Now if it is thus a matter of certainty that the recognition of causality in Nature is co-extensive with, and even anterior to, the human mind, it appears to me no less certain that the first attempt at assigning a cause of this or that observed event in Nature—i.e. the first attempts at a rational explanation of the phenomena of Nature—must have been of an anthropopsychic kind. No other explanation was, as it were, so ready to hand as that of projecting into external Nature the agency of volition, which was known to each individual as the apparent fountain-head of causal activity so far as he and his neighbours were concerned.

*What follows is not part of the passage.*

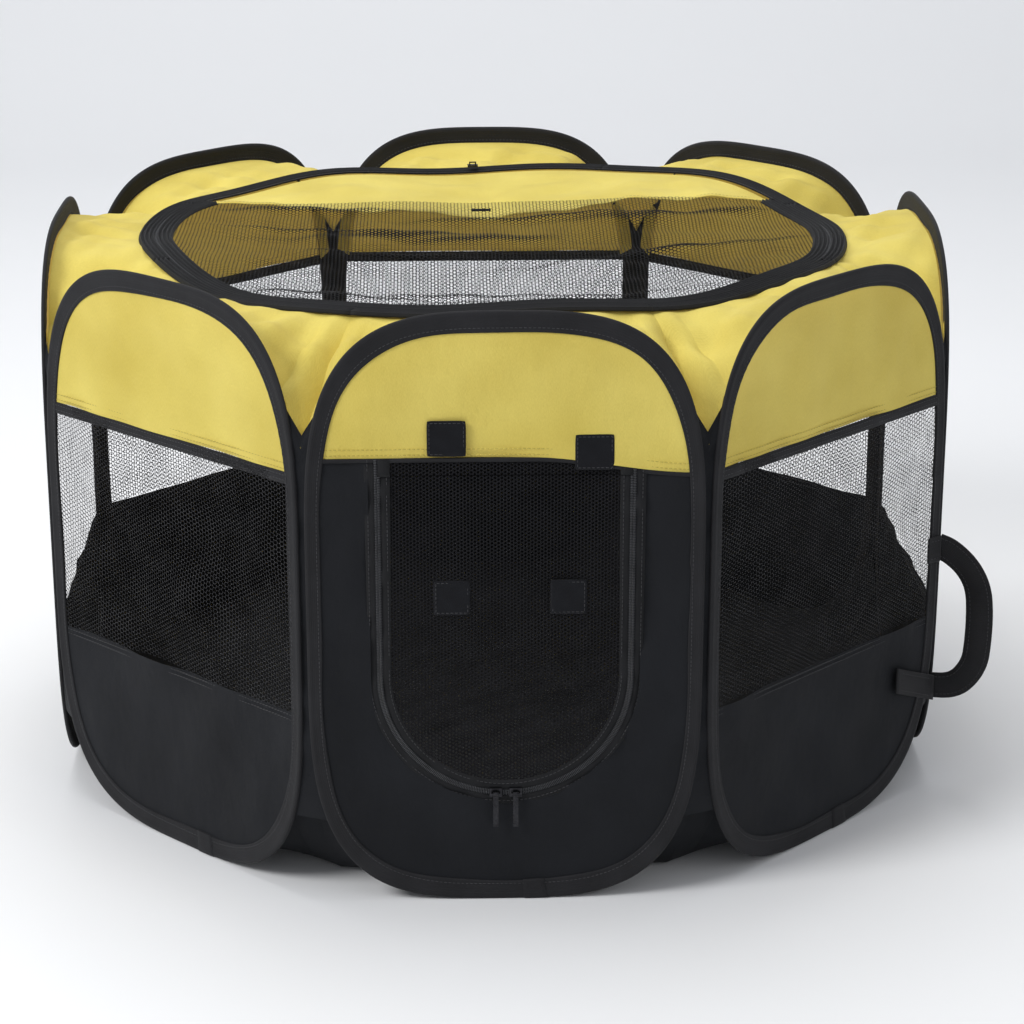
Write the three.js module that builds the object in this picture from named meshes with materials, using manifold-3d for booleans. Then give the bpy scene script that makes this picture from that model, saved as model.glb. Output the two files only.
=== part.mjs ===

To reach this most obvious explanation of causality in Nature, it did not require that primitive man should know, as we know, that the very conception of causality arises out of our sense of effort in voluntary action; it only required that this should be the fact, and then it must needs follow that when any natural phenomenon was thought about at all with reference to its causality, the cause inferred should be one of a psychical kind. I need not wait to trace the gradual integration of this anthropopsychic hypothesis from its earliest and most diffused form of what we may term polypsychism (wherein the causes inferred were almost as personally numerous as the effects contemplated), through polytheism (wherein many effects of a like kind were referred to one deity, who, as it were, took special charge over that class), up to monotheism (wherein all causation is gathered up into the monopsychism of a single personality): it is enough thus briefly to show that from first to last the hypothesis of anthropopsychism is a necessary phase of mental evolution under existing conditions, and this whether or not the hypothesis is true.